Entries with model source code:
──────

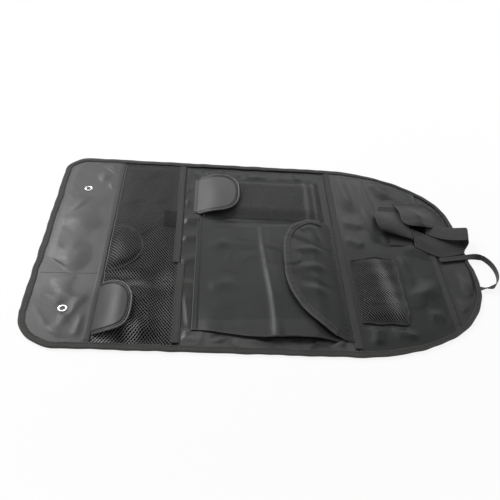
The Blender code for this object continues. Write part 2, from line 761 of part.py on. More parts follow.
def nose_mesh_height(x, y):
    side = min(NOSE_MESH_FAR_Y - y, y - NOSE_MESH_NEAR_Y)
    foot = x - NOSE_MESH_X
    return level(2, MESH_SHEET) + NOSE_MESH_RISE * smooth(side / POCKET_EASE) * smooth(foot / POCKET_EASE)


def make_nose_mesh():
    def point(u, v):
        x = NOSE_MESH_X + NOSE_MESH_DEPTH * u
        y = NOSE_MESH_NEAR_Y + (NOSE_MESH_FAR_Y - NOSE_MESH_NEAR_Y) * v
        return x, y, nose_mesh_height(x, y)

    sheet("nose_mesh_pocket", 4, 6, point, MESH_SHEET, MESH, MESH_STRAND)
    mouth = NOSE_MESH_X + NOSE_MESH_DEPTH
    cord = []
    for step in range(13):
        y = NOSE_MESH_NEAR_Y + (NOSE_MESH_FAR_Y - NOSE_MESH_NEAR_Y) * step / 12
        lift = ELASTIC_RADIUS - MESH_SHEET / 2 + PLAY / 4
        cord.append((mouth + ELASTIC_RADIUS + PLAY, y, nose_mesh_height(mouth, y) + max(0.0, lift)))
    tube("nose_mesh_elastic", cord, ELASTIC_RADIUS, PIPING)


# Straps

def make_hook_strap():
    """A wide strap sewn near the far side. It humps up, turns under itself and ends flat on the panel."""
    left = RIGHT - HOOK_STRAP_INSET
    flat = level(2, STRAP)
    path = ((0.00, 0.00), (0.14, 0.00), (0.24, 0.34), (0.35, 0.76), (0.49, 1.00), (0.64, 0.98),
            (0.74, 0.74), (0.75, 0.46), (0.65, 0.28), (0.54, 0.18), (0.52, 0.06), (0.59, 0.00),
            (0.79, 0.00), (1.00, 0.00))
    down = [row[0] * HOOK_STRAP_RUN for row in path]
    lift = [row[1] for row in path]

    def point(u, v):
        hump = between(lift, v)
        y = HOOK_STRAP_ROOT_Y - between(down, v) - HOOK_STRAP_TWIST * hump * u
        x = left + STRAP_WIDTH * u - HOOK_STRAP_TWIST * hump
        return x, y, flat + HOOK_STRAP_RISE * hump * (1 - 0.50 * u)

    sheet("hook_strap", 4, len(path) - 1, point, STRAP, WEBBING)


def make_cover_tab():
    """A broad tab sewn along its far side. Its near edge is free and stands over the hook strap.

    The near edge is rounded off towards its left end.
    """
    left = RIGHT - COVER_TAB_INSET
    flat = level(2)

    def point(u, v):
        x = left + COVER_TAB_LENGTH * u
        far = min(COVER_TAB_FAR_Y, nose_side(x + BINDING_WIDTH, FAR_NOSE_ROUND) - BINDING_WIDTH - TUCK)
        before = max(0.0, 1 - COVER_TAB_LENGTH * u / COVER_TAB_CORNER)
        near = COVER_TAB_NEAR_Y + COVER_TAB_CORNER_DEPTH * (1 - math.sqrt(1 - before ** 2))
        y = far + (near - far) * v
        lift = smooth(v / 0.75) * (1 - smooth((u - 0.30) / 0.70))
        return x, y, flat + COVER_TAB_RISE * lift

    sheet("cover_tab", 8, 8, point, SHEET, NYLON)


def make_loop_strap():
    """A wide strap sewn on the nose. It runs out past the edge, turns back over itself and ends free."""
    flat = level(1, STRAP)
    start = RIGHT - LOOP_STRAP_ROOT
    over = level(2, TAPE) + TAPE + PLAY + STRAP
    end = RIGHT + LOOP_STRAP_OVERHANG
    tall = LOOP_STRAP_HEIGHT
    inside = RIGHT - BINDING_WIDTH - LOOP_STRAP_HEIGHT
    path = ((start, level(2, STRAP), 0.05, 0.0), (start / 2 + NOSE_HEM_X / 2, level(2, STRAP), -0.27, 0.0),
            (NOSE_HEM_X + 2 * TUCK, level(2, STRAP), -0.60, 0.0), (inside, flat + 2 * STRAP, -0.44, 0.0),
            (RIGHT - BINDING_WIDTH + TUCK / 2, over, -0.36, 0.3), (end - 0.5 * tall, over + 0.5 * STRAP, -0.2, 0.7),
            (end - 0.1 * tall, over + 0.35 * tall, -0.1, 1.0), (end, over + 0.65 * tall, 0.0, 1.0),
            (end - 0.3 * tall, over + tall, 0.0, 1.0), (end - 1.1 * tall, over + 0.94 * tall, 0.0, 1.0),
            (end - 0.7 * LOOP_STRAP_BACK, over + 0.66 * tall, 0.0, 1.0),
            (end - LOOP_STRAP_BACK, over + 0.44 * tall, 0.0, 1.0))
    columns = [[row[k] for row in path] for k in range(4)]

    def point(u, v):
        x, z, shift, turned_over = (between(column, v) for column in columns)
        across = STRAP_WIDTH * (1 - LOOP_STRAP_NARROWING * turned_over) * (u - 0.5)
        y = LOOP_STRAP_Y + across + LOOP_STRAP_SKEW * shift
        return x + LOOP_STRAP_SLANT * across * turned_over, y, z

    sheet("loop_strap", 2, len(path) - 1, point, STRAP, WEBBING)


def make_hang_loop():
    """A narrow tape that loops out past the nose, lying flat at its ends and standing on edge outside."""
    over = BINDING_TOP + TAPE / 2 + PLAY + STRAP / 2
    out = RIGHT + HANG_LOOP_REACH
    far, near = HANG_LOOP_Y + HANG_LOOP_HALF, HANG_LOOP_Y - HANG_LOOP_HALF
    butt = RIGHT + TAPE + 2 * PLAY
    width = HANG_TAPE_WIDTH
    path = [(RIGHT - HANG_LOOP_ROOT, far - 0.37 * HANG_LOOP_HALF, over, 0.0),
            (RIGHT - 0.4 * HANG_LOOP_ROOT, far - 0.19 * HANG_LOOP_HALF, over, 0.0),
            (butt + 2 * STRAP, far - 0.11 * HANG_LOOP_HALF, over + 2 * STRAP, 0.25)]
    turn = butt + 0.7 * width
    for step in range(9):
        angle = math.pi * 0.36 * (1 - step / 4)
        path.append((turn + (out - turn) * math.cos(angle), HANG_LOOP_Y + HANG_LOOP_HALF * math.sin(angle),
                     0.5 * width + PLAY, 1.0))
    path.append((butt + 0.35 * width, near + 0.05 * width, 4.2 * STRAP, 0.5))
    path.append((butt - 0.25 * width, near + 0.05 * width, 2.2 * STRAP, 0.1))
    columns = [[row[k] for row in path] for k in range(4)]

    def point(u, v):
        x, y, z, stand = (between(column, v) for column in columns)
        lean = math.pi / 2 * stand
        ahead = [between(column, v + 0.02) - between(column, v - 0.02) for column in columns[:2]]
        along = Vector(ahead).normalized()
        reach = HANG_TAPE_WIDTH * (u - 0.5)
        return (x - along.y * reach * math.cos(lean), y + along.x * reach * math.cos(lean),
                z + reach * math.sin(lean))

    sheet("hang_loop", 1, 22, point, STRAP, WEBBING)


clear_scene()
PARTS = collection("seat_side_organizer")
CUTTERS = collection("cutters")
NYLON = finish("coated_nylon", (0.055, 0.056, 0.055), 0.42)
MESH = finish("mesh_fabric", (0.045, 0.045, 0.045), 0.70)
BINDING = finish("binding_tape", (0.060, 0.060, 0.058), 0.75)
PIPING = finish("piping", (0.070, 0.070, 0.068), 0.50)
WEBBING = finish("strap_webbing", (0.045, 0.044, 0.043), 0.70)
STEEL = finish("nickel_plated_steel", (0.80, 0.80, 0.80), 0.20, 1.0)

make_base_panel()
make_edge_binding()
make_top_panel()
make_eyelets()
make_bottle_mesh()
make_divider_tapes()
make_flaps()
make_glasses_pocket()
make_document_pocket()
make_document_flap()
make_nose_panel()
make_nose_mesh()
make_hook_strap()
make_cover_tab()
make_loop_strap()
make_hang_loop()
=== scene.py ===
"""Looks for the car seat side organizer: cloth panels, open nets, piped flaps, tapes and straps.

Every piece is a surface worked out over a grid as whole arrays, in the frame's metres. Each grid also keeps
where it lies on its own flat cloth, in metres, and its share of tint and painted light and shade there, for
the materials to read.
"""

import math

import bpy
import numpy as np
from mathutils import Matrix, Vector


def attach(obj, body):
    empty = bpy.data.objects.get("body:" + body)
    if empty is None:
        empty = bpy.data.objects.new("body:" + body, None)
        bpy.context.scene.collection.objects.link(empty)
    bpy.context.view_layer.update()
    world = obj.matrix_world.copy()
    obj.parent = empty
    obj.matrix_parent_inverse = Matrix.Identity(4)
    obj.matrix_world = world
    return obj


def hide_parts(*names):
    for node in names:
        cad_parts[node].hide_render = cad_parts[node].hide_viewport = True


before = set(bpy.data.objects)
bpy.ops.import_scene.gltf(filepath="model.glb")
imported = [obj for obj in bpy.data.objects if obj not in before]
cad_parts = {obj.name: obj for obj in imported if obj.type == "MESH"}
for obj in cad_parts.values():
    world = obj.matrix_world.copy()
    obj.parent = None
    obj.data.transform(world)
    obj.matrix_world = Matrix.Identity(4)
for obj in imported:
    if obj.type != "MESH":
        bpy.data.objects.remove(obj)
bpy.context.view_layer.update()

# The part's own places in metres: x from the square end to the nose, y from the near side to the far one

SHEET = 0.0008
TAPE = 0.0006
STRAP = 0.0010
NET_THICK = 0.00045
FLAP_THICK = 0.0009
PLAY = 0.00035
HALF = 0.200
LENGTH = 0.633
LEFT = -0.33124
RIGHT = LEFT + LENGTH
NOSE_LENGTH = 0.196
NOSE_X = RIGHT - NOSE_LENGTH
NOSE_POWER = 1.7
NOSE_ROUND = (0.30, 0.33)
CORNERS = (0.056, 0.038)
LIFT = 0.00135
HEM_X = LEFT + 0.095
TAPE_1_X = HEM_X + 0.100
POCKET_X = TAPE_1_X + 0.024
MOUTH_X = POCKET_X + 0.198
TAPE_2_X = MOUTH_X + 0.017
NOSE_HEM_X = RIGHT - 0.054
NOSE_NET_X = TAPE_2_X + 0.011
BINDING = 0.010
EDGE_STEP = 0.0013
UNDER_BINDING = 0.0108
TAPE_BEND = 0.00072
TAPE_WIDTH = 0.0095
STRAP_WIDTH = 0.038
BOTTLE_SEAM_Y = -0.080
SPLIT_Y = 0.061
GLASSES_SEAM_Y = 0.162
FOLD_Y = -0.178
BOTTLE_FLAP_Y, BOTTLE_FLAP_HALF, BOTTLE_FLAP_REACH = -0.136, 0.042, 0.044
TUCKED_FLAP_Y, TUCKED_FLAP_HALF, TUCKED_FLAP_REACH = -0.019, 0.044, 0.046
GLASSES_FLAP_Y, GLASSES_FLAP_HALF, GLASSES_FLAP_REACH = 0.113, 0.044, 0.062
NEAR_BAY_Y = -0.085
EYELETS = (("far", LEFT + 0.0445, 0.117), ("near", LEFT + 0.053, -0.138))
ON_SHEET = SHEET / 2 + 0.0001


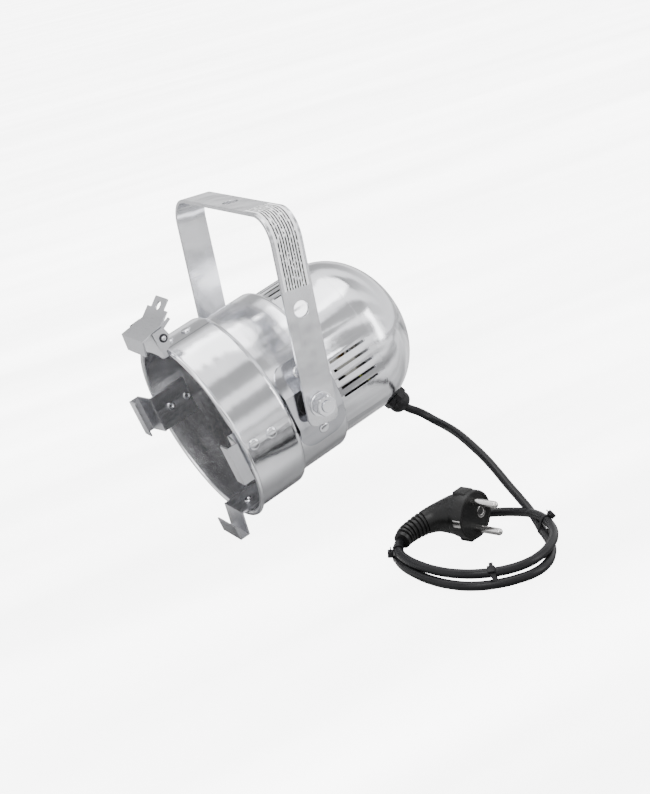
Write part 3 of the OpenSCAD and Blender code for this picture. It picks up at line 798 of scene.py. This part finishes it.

──────

> **Instructions to follow**: Determine how many lines of this listing contain "Blender", and give only the number.

> **Worked solution**: 2